Integrated Waveform Design for MIMO Radar and Communication via Spatio-Spectral Modulation

Abstract

This paper considers the integrated waveform design to simultaneously achieve a desired radar beampattern and multi-users communication for a dual-function Multiple-Input Multiple-Output (MIMO) system. To this end, a spatio-spectral modulation strategy via shaping the spatial waveform Energy Spectral Density (ESD) in directions of communication is proposed for the communication function, while beampattern Integrated Sidelobe Level (ISL) is minimized to enhance radar detectability. Meanwhile, Peak-to-Average Ratio (PAR) and power restrictions to comply with the current hardware technique and the mainlobe width constraint to cohere the beampattern main energy on the spatial region of interest are forced, respectively.
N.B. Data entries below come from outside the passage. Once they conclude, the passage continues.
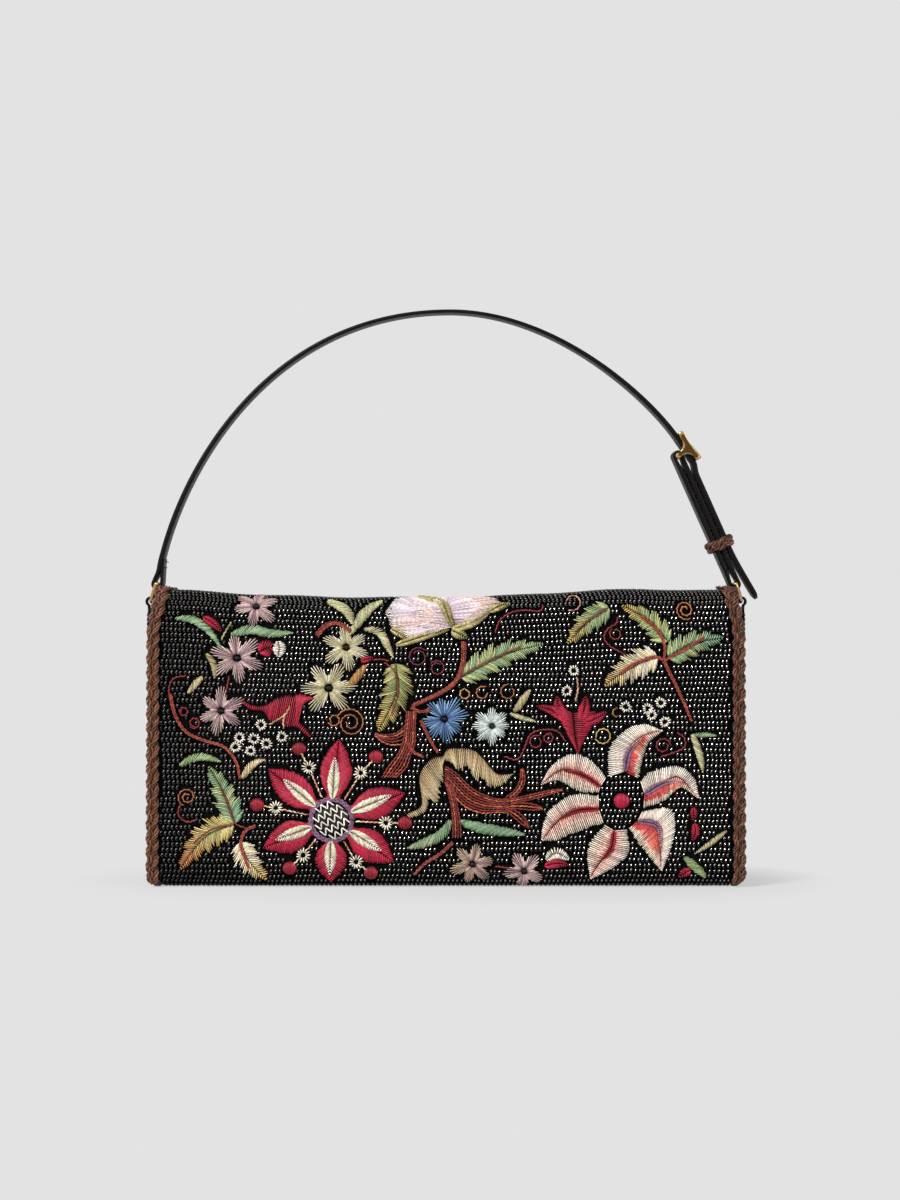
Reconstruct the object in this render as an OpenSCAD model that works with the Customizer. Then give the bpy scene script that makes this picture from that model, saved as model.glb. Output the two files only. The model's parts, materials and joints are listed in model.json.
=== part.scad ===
// Baguette bag: a slim zip-top handbag on its side gussets, with a beaded panel that wraps
// the front, base and back, braid over the side seams, and one buckled strap on two D-rings.
// The bag stands on its base at z = 0. X runs along its length and the front faces -Y.

/* [Bag body] */
// Length of the beaded panel between the two gussets
panel_len = 284; // [220:1:345]
// Height of the bag from its base to its rolled top edges
body_h = 144; // [120:1:180]
// Depth of the bag at its base
base_d = 54; // [50:1:80]
// Depth of the bag at its top
top_d = 46; // [44:1:70]
// Radius of the two long edges of the base
base_edge_r = 6; // [5:0.5:12]
// Radius of the two rolled top edges
top_edge_r = 9; // [6:0.5:11]
// Thickness of the beaded panel
panel_t = 2.6; // [2:0.1:4]
// Thickness of each stiffening board
board_t = 1.2; // [0.8:0.1:2]
// Thickness of the lining
lining_t = 0.8; // [0.6:0.1:1.2]
// Thickness of each side gusset
gusset_t = 2.4; // [1.6:0.1:4]
// Width of the braid over each side seam
braid_w = 6.4; // [4:0.2:10]
// Height of the braid above the beaded panel
braid_proud = 2; // [1:0.1:3]

/* [Inside pocket] */
// Length of the slip pocket
pocket_len = 110; // [60:1:180]
// Height of the slip pocket
pocket_h = 65; // [40:1:90]
// Slack between the pocket and the lining behind it
pocket_slack = 1.4; // [1:0.1:3]

/* [Zip] */
// Gap between a D-ring and the rolled edge of the mouth on each side of it
mouth_gap = 0.1; // [0.1:0.1:1.5]
// Thickness of the leather facing round the mouth
facing_t = 1; // [0.8:0.1:1.6]
// Depth of the zip's tape below the round side of the D-rings
zip_drop = 2; // [1.8:0.1:5]
// Thickness of the zip tape
tape_t = 0.8; // [0.6:0.1:1.2]
// Height of the zip teeth
tooth_h = 2.4; // [2:0.1:3.2]
// Distance from one tooth to the next on one tape
tooth_pitch = 3; // [2.5:0.1:5]
// Length of the zip slider
slider_len = 12; // [10:0.5:14]

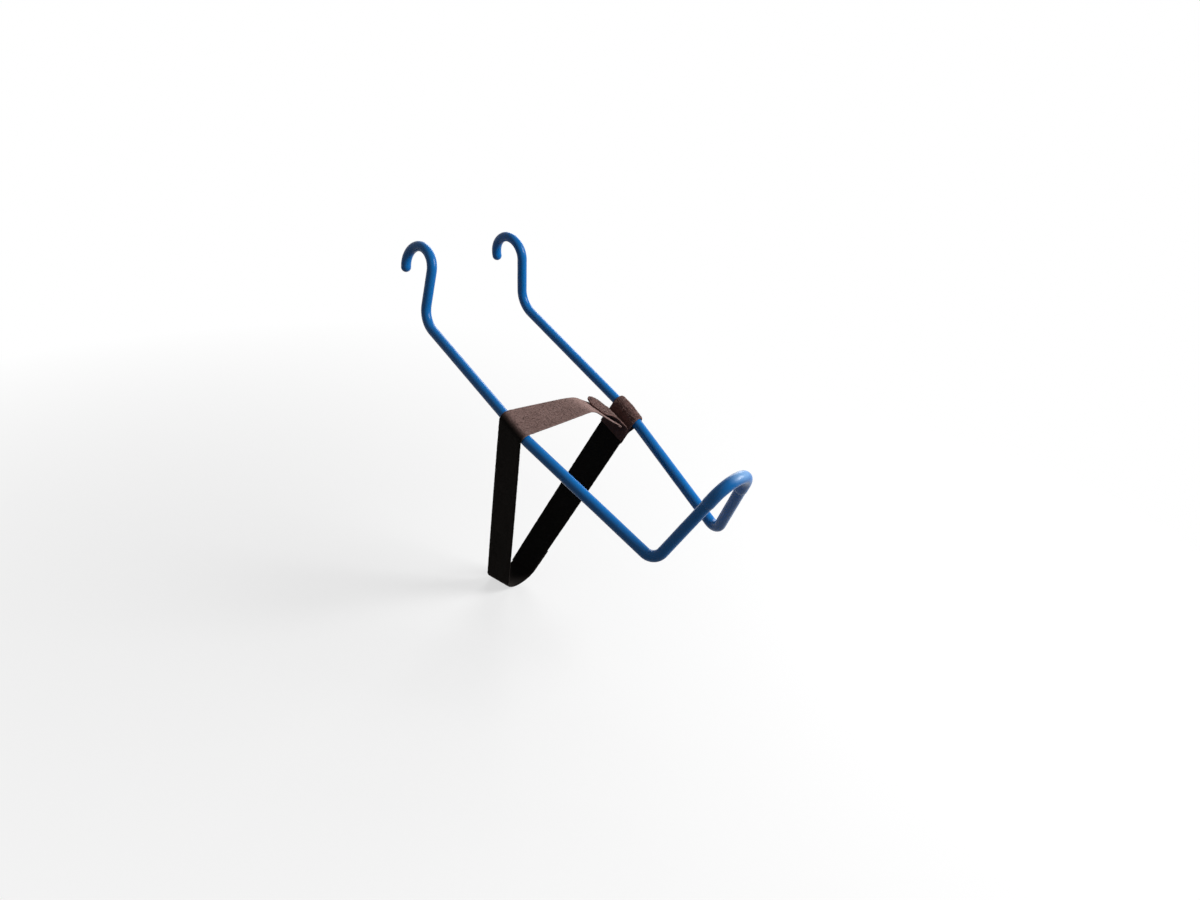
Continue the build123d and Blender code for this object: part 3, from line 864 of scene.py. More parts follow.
hem_end = cross_end_side + HEM_LENGTH * cos(slope_angle)
hem_sides = between((hem_end,), (fold_side,), FOLD_STEPS)
hem_lies = [folded(falling(side), 0.0) for (side,) in hem_sides]
fold_lies = [folded(falling(fold_side), pi * step / FOLD_STEPS) for step in range(1, FOLD_STEPS + 1)]
CLEAR = 14 * mm


def settled(side):
    """How far the cross run still rides up over its own hem."""
    away = (side - fold_side) / CLEAR
    return FOLD_UP * (1 - min(max(2 * away - 1, 0), 1))


over_hem = [lie(*falling(side), lift=settled(side))
            for (side,) in between((fold_side,), (crest_leave[0],), 40)[1:]]
crest_arc = round_arc(crest_centre, CREST_RADIUS, end_polar, cross_polar, 14, turn_rest)[1:]
crest_lies = [lie(*cross_station(side, up, polar)) for side, up, _, polar, _, _ in crest_arc]
wrap_arc = round_arc(wrap_centre, wrap_radius, cross_polar, near_polar, 20, wrap_rest)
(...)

Exploiting an equivalent reformulation of the original non-convex optimization problem, a Sequential Block Enhancement (SBE) framework that alternately updates each waveform in each emitting antenna is developed to monotonically decrease ISL. Each block involves the Dinkelbach’s procedure, sequential convex approximation and Alternating Direction Method of Multipliers (ADMM) to obtain single waveform, while the analytic proof with the converged block being a Karush-Kuhn-Tucker (KKT) point is provided. Finally, numerical results highlight the effectiveness of both the proposed dual function scheme and the waveform synthesis technique in comparison with some counterparts.